> Task requirements: From the data that follows, print exactly the lines starting at the one containing "const clearFilm = new" and ending at the one containing "RIM_SOFTNESS = 0.3 * MM"; include both of them and nothing more.

◇ ◇ ◇ ◇

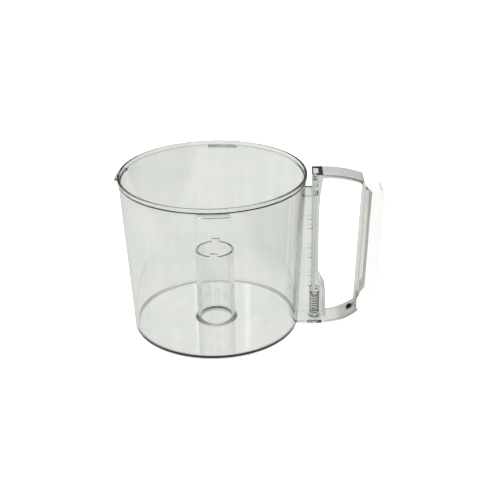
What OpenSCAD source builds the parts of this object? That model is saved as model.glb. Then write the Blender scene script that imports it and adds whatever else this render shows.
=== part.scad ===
// Clear work bowl of a food processor: drafted bowl with a centre tube, a welded handle frame
// whose hollow post carries the sprung push rod of the lid interlock, and a white grip cover.
// The origin is on the bowl's axis at the plane it stands on; the handle points along +X.

/* [Bowl] */
// Outer radius of the rim band
rim_r = 93; // [85:0.5:115]
// Outer radius of the wall at the base
base_r = 84.6; // [70:0.2:90]
// Height from the standing plane to the top of the rim
bowl_h = 163.4; // [130:0.2:200]
// Thickness of the wall
wall_t = 2.5; // [1.8:0.1:3.5]
// Thickness of the floor
floor_t = 2.6; // [1.8:0.1:4]
// Height of the foot ring and of the hub ring under the floor
foot_h = 0.8; // [0.4:0.1:2]
// Width of the foot ring
foot_w = 4; // [3:0.5:10]
// Height of the rim band
band_h = 5; // [3:0.5:8]
// Outward step from the wall to the rim band
band_step = 0.9; // [0.3:0.1:1.5]

/* [Centre tube] */
// Radius of the bore that clears the drive spindle
bore_r = 17; // [12:0.1:22]
// Thickness of the tube
tube_t = 2.4; // [1.5:0.1:4]
// Height of the tube's plain end
tube_h = 80; // [50:1:120]
// Width of each key tab on the tube's end
tab_w = 7.7; // [4:0.1:12]
// Height of each key tab
tab_h = 3.3; // [1.5:0.1:6]
// Radius of the fillet between tube and floor
tube_fillet = 3.2; // [1:0.1:8]

/* [Lid lugs] */
// Angle that each lug covers, in degrees
lug_arc = 18.5; // [8:0.5:25]
// Distance that a lug stands out from the rim band
lug_reach = 3.6; // [2:0.1:6]
// Thickness of a lug
lug_t = 2.6; // [1.5:0.1:4]

/* [Handle] */
// Width of the strap, post and grip
strap_w = 25; // [20:0.5:32]
// Thickness of the two arms
strap_t = 3.4; // [2.5:0.1:5]
// Gap between the rim band and the post, for the lid's skirt
slot_gap = 4.6; // [4.4:0.1:6]
// Depth of that gap below the top of the handle
slot_depth = 21; // [12:1:40]
// Distance across the hand opening at mid height
hand_gap = 40.3; // [36:0.1:48]
// Depth of the grip at mid height, from its clear inner face to the cover's outer face
grip_d = 21.2; // [17.5:0.1:26]
// Radius of the upper arm's crown
crown_r = 110; // [90:1:160]
// Radius of the lower arm's sweep
sweep_r = 60; // [45:1:70]
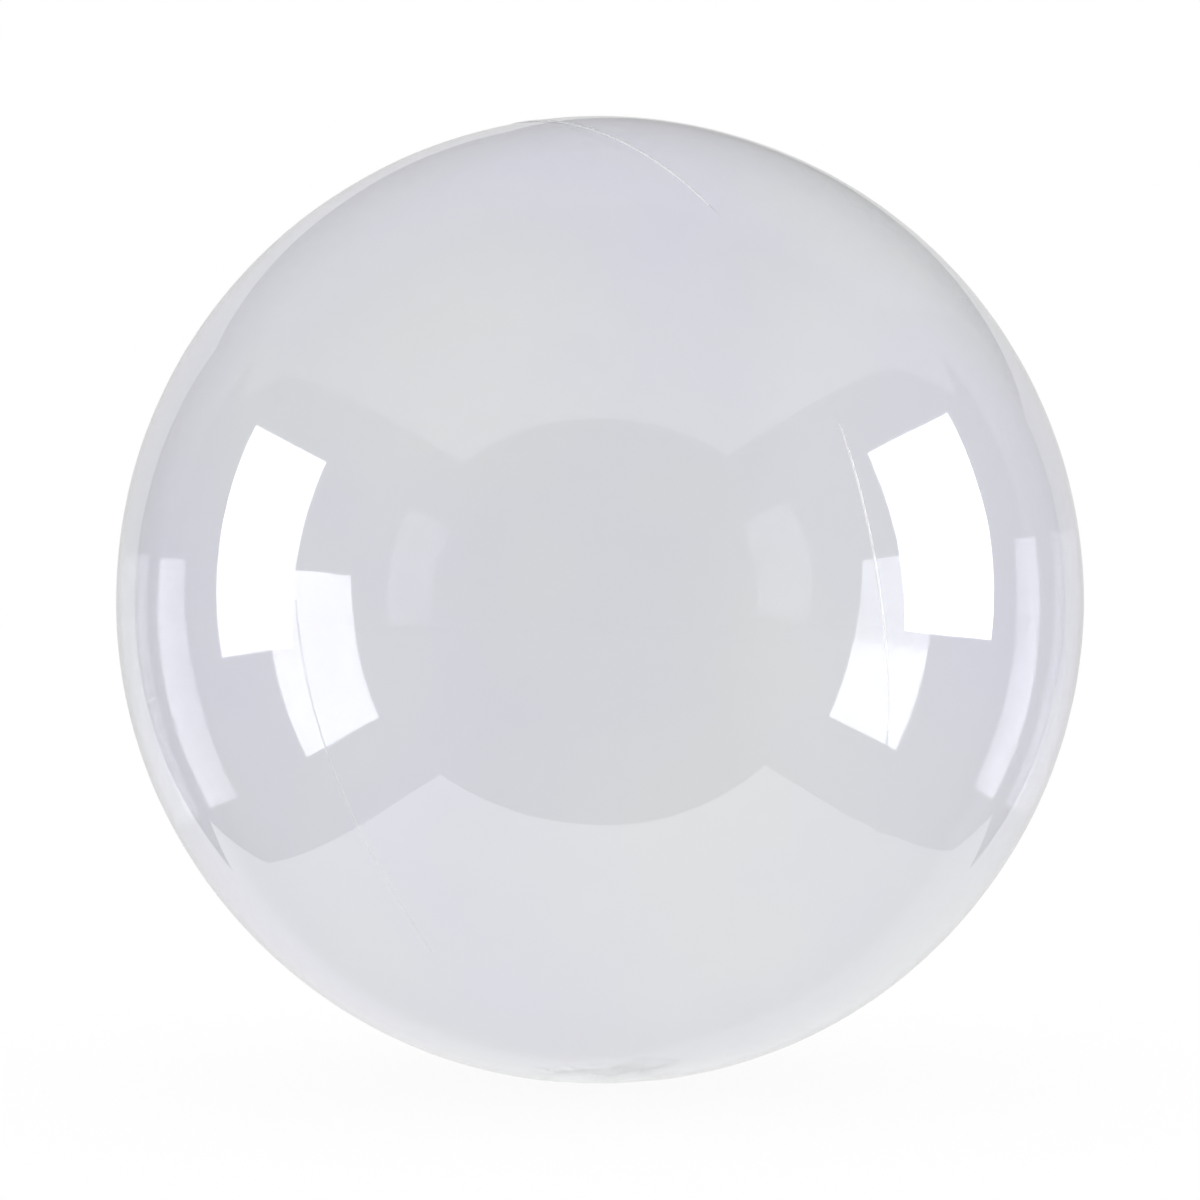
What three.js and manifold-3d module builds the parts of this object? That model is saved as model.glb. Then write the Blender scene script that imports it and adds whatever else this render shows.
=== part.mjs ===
// Clear bubble balloon: two panels of clear stretch film, welded along one seam and blown up to a ball.
// It rests on a small flat spot round its gathered neck. The flat filling tail is folded out along the floor.
// Millimetres, +Z up, origin at the centre of the flat spot. The blown-up film is sealed, so it is one solid.

import * as THREE from "three";
import { mergeVertices } from "three/addons/utils/BufferGeometryUtils.js";
import Module from "manifold-3d";

// Ball
const DIAMETER = 460;
const FLAT_RADIUS = 26;
const SEGMENTS = 96;
const ROW_DEG = 6;

// Weld seam. Its plane stands nearly upright through the neck, and uneven stretch makes the line wander.
const SEAM_NORMAL_AZ_DEG = 216.7;
const SEAM_NORMAL_TILT_DEG = -6.3;
const SEAM_OFFSET_DEG = 5.3;
const SEAM_WAVES = [
  { turns: 2, deg: 1.1, phaseDeg: 91.7 },
  { turns: 3, deg: 0.97, phaseDeg: 104.4 },
  { turns: 4, deg: 0.73, phaseDeg: 4.5 },
];
const BEAD_RADIUS = 0.9;
const BEAD_PROUD = 0.5;
const BEAD_SIDES = 6;
const BEAD_STEPS = 120;
const SEAM_END_GAP_DEG = 4;

// Folds gathered round the neck
const FOLDS = 12;
const FOLD_DEPTH = 0.6;
const FOLD_REACH = 44;
const FOLD_ROWS = 4;

// Filling tail, lying on the floor
const TAIL_AZ_DEG = 62;
const TAIL_END = 62;
const TAIL_ROOT = 20;
const TAIL_FLARE_END = 42;
const TAIL_WIDTH = 24;
const NECK_WIDTH = 13;
const TAIL_THICKNESS = 1;
const WELD_MARGIN = 2;
const MARGIN_THICKNESS = 0.6;
const CORNER_RADIUS = 3;
const CURVE_STEPS = 6;

// Points closer than this are one corner
const MERGE_DISTANCE = 1e-4;

// Worked out from the sizes above
const RADIUS = DIAMETER / 2;
const CENTRE_Z = Math.sqrt(RADIUS ** 2 - FLAT_RADIUS ** 2);
const rad = THREE.MathUtils.degToRad;

const wasm = await Module();
wasm.setup();

// A closed mesh as a solid: shared corners merged, and triangles that collapse on the axis dropped
function toSolid(geometry) {
  const bare = geometry.clone();
  bare.deleteAttribute("normal");
  bare.deleteAttribute("uv");
  const merged = mergeVertices(bare, MERGE_DISTANCE);
  const index = merged.index.array;
  const corners = [];
  for (let i = 0; i < index.length; i += 3) {
    const [a, b, c] = index.slice(i, i + 3);
    if (a !== b && b !== c && c !== a) corners.push(a, b, c);
  }
  const vertProperties = new Float32Array(merged.attributes.position.array);
  const triVerts = new Uint32Array(corners);
  return new wasm.Manifold(new wasm.Mesh({ numProp: 3, vertProperties, triVerts }));
}

function toGeometry(solid) {
  const mesh = solid.getMesh();
  const geometry = new THREE.BufferGeometry();
  geometry.setAttribute("position", new THREE.BufferAttribute(mesh.vertProperties, 3));
  geometry.setIndex(new THREE.BufferAttribute(mesh.triVerts, 1));
  geometry.computeVertexNormals();
  return geometry;
}

// The ball is turned about Z, with close rows where the folds are
function ballProfile() {
  const points = [new THREE.Vector2(0, 0), new THREE.Vector2(FLAT_RADIUS, 0)];
  const first = Math.asin(FLAT_RADIUS / RADIUS);
  const folded = Math.asin(FOLD_REACH / RADIUS);
  const angles = [];
  for (let i = 1; i <= FOLD_ROWS; i += 1) {
    angles.push(first + ((folded - first) * i) / FOLD_ROWS);
  }
  const rows = Math.round((Math.PI - folded) / rad(ROW_DEG));
  for (let i = 1; i < rows; i += 1) {
    angles.push(folded + ((Math.PI - folded) * i) / rows);
  }
  for (const a of angles) {
    points.push(new THREE.Vector2(RADIUS * Math.sin(a), CENTRE_Z - RADIUS * Math.cos(a)));
  }
  points.push(new THREE.Vector2(0, CENTRE_Z + RADIUS));
  return points;
}

// Each fold is a shallow valley in the film, deepest just outside the flat spot
function pressFolds(geometry) {
  const centre = new THREE.Vector3(0, 0, CENTRE_Z);
  const p = new THREE.Vector3();
  const position = geometry.attributes.position;
  for (let i = 0; i < position.count; i += 1) {
    p.fromBufferAttribute(position, i);
    const out = Math.hypot(p.x, p.y);
    const along = (out - FLAT_RADIUS) / (FOLD_REACH - FLAT_RADIUS);
    if (p.z < CENTRE_Z && along > 0 && along < 1) {
      const swell = Math.sin(Math.PI * Math.sqrt(along)) ** 2;
      const valley = (1 - Math.cos(FOLDS * Math.atan2(p.y, p.x))) / 2;
      p.add(centre.clone().sub(p).setLength(FOLD_DEPTH * swell * valley));
      position.setXYZ(i, p.x, p.y, p.z);
    }
  }
}

function ball() {
  const geometry = new THREE.LatheGeometry(ballProfile(), SEGMENTS);
  geometry.rotateX(Math.PI / 2);
  pressFolds(geometry);
  return toSolid(geometry);
}

// The seam's line on the ball, from one side of the neck over the top to the other side
class SeamLine extends THREE.Curve {
  getPoint(t, target = new THREE.Vector3()) {
    const az = rad(SEAM_NORMAL_AZ_DEG);
    const tilt = rad(SEAM_NORMAL_TILT_DEG);
    const normal = new THREE.Vector3(Math.cos(az), Math.sin(az), 0).multiplyScalar(Math.cos(tilt));
    normal.z = Math.sin(tilt);
    const side = new THREE.Vector3(-Math.sin(az), Math.cos(az), 0);
    const up = normal.clone().cross(side);
    const turn = (2 * t - 1) * rad(180 - SEAM_END_GAP_DEG);
    let lean = rad(SEAM_OFFSET_DEG);
    for (const wave of SEAM_WAVES) {
      lean += rad(wave.deg) * Math.cos(wave.turns * turn - rad(wave.phaseDeg));
    }
    target.copy(up).multiplyScalar(Math.cos(turn)).addScaledVector(side, Math.sin(turn));
    target.multiplyScalar(Math.cos(lean)).addScaledVector(normal, Math.sin(lean));
    target.multiplyScalar(RADIUS + BEAD_PROUD - BEAD_RADIUS);
    target.z += CENTRE_Z;
    return target;
  }
}

function weldBead() {
  const section = new THREE.Shape();
  for (let i = 0; i < BEAD_SIDES; i += 1) {
    const a = (2 * Math.PI * i) / BEAD_SIDES;
    const x = BEAD_RADIUS * Math.cos(a);
    const y = BEAD_RADIUS * Math.sin(a);
    if (i === 0) section.moveTo(x, y);
    else section.lineTo(x, y);
  }
  section.closePath();
  const options = { extrudePath: new SeamLine(), steps: BEAD_STEPS, bevelEnabled: false };
  return toSolid(new THREE.ExtrudeGeometry(section, options));
}

// The tail's outline, along +X from the neck: narrow where it is gathered, then full width to the cut end
function tailOutline(inset) {
  const end = TAIL_END - inset / 2;
  const half = TAIL_WIDTH / 2 - inset;
  const neck = NECK_WIDTH / 2 - inset / 2;
  const bend = (TAIL_ROOT + TAIL_FLARE_END) / 2;
  const outline = new THREE.Shape();
  outline.moveTo(TAIL_ROOT, -neck);
  outline.bezierCurveTo(bend, -neck, bend, -half, TAIL_FLARE_END, -half);
  outline.lineTo(end - CORNER_RADIUS, -half);
  outline.quadraticCurveTo(end, -half, end, -half + CORNER_RADIUS);
  outline.lineTo(end, half - CORNER_RADIUS);
  outline.quadraticCurveTo(end, half, end - CORNER_RADIUS, half);
  outline.lineTo(TAIL_FLARE_END, half);
  outline.bezierCurveTo(bend, half, bend, neck, TAIL_ROOT, neck);
  outline.closePath();
  return outline;
}

// Two layers of film: a sleeve down the middle, between the thinner welded margins
function tail() {
  const layer = (inset, depth) => {
    const geometry = new THREE.ExtrudeGeometry(tailOutline(inset), {
      depth,
      bevelEnabled: false,
      curveSegments: CURVE_STEPS,
    });
    geometry.rotateZ(rad(TAIL_AZ_DEG));
    return toSolid(geometry);
  };
  return layer(0, MARGIN_THICKNESS).add(layer(WELD_MARGIN, TAIL_THICKNESS));
}

function belowFloor() {
  const box = new THREE.BoxGeometry(DIAMETER, DIAMETER, RADIUS);
  box.translate(0, 0, -RADIUS / 2);
  return toSolid(box);
}

const clearFilm = new THREE.MeshStandardMaterial({
  color: 0xe4e6ec,
  roughness: 0.05,
  metalness: 0,
  transparent: true,
  opacity: 0.3,
});

const filmBubble = new THREE.Mesh(
  toGeometry(ball().add(weldBead()).add(tail()).subtract(belowFloor())),
  clearFilm,
);
filmBubble.name = "film_bubble";

const group = new THREE.Group();
group.add(filmBubble);

export default group;
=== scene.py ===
import math

import bpy
import numpy as np
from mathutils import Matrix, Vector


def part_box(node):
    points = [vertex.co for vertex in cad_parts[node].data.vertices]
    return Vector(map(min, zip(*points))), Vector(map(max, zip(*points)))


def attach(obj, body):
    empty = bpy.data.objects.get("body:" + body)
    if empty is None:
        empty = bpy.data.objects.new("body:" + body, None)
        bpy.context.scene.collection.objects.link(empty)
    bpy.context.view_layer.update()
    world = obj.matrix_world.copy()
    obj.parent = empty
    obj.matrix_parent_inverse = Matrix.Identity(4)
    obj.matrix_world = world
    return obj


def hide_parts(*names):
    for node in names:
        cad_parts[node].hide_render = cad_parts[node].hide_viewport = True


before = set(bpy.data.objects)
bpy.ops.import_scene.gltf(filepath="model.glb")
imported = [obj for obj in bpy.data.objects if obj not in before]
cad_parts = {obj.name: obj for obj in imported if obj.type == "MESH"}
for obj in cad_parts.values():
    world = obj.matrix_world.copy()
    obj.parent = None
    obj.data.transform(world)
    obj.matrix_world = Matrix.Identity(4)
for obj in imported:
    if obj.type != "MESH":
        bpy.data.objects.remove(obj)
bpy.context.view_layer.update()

# Clear bubble balloon: a thin sealed film with two faces, so that light passes it as it passes real film.
# Everything is in metres and in the CAD model's frame: +Z up, origin at the centre of the flat spot.

MM = 0.001
LOW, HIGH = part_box("film_bubble")

# Ball, from the solid
RADIUS = (HIGH[0] - LOW[0]) / 2
CENTRE_Z = HIGH[2] - RADIUS
FLAT_RADIUS = math.sqrt(RADIUS ** 2 - CENTRE_Z ** 2)
FILM_THICKNESS = 0.12 * MM
RIM_SOFTNESS = 0.3 * MM

# Weld seam, as the solid has it
SEAM_NORMAL_AZ = math.radians(216.7)
SEAM_NORMAL_TILT = math.radians(-6.3)
SEAM_OFFSET = math.radians(5.3)
SEAM_WAVES = [
    (2, math.radians(1.1), math.radians(91.7)),
    (3, math.radians(0.97), math.radians(104.4)),
    (4, math.radians(0.73), math.radians(4.5)),
]
WELD_HALF_WIDTH = 0.35 * MM
# half width of the weld's frost and its painted highlight
FROST_AND_HIGHLIGHT_HALF_WIDTH = 0.6 * MM
# The stretches where the weld catches the light and is plain to see, as turns round the ball from its top
WELD_STRETCHES = [
    (math.radians(6), math.radians(32)),
    (math.radians(74), math.radians(100)),
    (math.radians(-136), math.radians(-94)),
]
# How proud each of them is, and how strongly it is painted white: in part frost, in part a painted
# highlight for the glint of the lights along the weld
WELD_HEIGHTS = (0.6 * MM, 0.3 * MM, 0.04 * MM)
WELD_LEAST_HEIGHT = 0.02 * MM
WELD_FROST_AND_HIGHLIGHT = (1.0, 0.55, 0.6)
WELD_FADE = math.radians(12)
# faces nearer than this get the frosted material, whose white is in part a painted highlight
FROST_AND_HIGHLIGHT_ABOVE = 0.35

# Fine puckers beside the weld, which come in groups and drift from even spacing
PUCKER_HEIGHT = 0.025 * MM
PUCKER_REACH = 12 * MM
PUCKERS_ROUND = 97
PUCKER_GROUPS = 31
PUCKER_DRIFT = 2.2

# Gentle unevenness of the stretched film: how many waves fit round the ball, and how high they are
SWELLS = [(9, 0.09 * MM), (14, 0.05 * MM), (23, 0.028 * MM), (37, 0.012 * MM)]
SWELLS_PER_SIZE = 7
SWELL_SEED = 18

# Folds round the neck, and the fine pleats between them. A higher sharpness makes them narrower.
FOLDS = 12
FOLD_DEPTH = 0.6 * MM
FOLD_REACH = 44 * MM
FOLD_DRIFT = 0.35
FOLD_SHARPNESS = 3
PLEATS = 22
PLEAT_DRIFT = 0.8
PLEAT_SHARPNESS = 6
PLEAT_SHARE = 0.3
# Where the painted highlight along the pleats starts and ends, out from the neck, and how much that end
# varies round it
PLEAT_HIGHLIGHT_START = 8 * MM
PLEAT_HIGHLIGHT_END = 52 * MM
PLEAT_HIGHLIGHT_END_VARIES = 0.2

# The mesh's materials, in the order that they are added
# the second material is frost with a painted highlight of the lights along the weld
STRETCHED, FROSTED_AND_HIGHLIGHT, SLACK = 0, 1, 2

# Filling tail
TAIL_AZ = math.radians(62)
TAIL_END = 62 * MM
TAIL_ROOT = 4 * MM
TAIL_FLARE_START = 20 * MM
TAIL_FLARE_END = 42 * MM
TAIL_HALF_WIDTH = 12 * MM
NECK_HALF_WIDTH = 6.5 * MM
TAIL_CLEARANCE = 0.05 * MM
TAIL_HEIGHT = 0.9 * MM
MARGIN_HEIGHT = 0.4 * MM
WELD_MARGIN = 2 * MM
MARGIN_SOFTNESS = 0.4
MARGIN_FROST_SOFTNESS = 0.3
SLEEVE_FILL = 0.8
SLEEVE_LIFT = 0.12 * MM
GATHER_RIDGES = 5
GATHER_HEIGHT = 0.12 * MM
RIPPLE_HEIGHT = 0.12 * MM
RIPPLE_ALONG = 5 * MM
RIPPLE_ACROSS = 3.4 * MM
CURL_HEIGHT = 1.6 * MM
CURL_LENGTH = 22 * MM
LIFT_FADE = 3 * MM
TAIL_STEPS_ALONG = 70
TAIL_STEPS_ACROSS = 40

# Mesh of the film: how far apart its columns and rows are. The first rows by the weld are evenly spaced.
COLUMN_AT_NECK = 1.4 * MM
COLUMN_ELSEWHERE = 6 * MM
NECK_ZONE = 48 * MM
FIRST_ROW = 0.15 * MM
EVEN_ROWS = 5
ROW_GROWTH = 1.4
ROW_IN_NECK_ZONE = 2.2 * MM
ROW_ELSEWHERE = 10 * MM
SLOPE_STEP = 1e-5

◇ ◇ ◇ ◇

> Problem solution:
const clearFilm = new THREE.MeshStandardMaterial({
  color: 0xe4e6ec,
  roughness: 0.05,
  metalness: 0,
  transparent: true,
  opacity: 0.3,
});

const filmBubble = new THREE.Mesh(
  toGeometry(ball().add(weldBead()).add(tail()).subtract(belowFloor())),
  clearFilm,
);
filmBubble.name = "film_bubble";

const group = new THREE.Group();
group.add(filmBubble);

export default group;
=== scene.py ===
import math

import bpy
import numpy as np
from mathutils import Matrix, Vector


def part_box(node):
    points = [vertex.co for vertex in cad_parts[node].data.vertices]
    return Vector(map(min, zip(*points))), Vector(map(max, zip(*points)))


def attach(obj, body):
    empty = bpy.data.objects.get("body:" + body)
    if empty is None:
        empty = bpy.data.objects.new("body:" + body, None)
        bpy.context.scene.collection.objects.link(empty)
    bpy.context.view_layer.update()
    world = obj.matrix_world.copy()
    obj.parent = empty
    obj.matrix_parent_inverse = Matrix.Identity(4)
    obj.matrix_world = world
    return obj


def hide_parts(*names):
    for node in names:
        cad_parts[node].hide_render = cad_parts[node].hide_viewport = True


before = set(bpy.data.objects)
bpy.ops.import_scene.gltf(filepath="model.glb")
imported = [obj for obj in bpy.data.objects if obj not in before]
cad_parts = {obj.name: obj for obj in imported if obj.type == "MESH"}
for obj in cad_parts.values():
    world = obj.matrix_world.copy()
    obj.parent = None
    obj.data.transform(world)
    obj.matrix_world = Matrix.Identity(4)
for obj in imported:
    if obj.type != "MESH":
        bpy.data.objects.remove(obj)
bpy.context.view_layer.update()

# Clear bubble balloon: a thin sealed film with two faces, so that light passes it as it passes real film.
# Everything is in metres and in the CAD model's frame: +Z up, origin at the centre of the flat spot.

MM = 0.001
LOW, HIGH = part_box("film_bubble")

# Ball, from the solid
RADIUS = (HIGH[0] - LOW[0]) / 2
CENTRE_Z = HIGH[2] - RADIUS
FLAT_RADIUS = math.sqrt(RADIUS ** 2 - CENTRE_Z ** 2)
FILM_THICKNESS = 0.12 * MM
RIM_SOFTNESS = 0.3 * MM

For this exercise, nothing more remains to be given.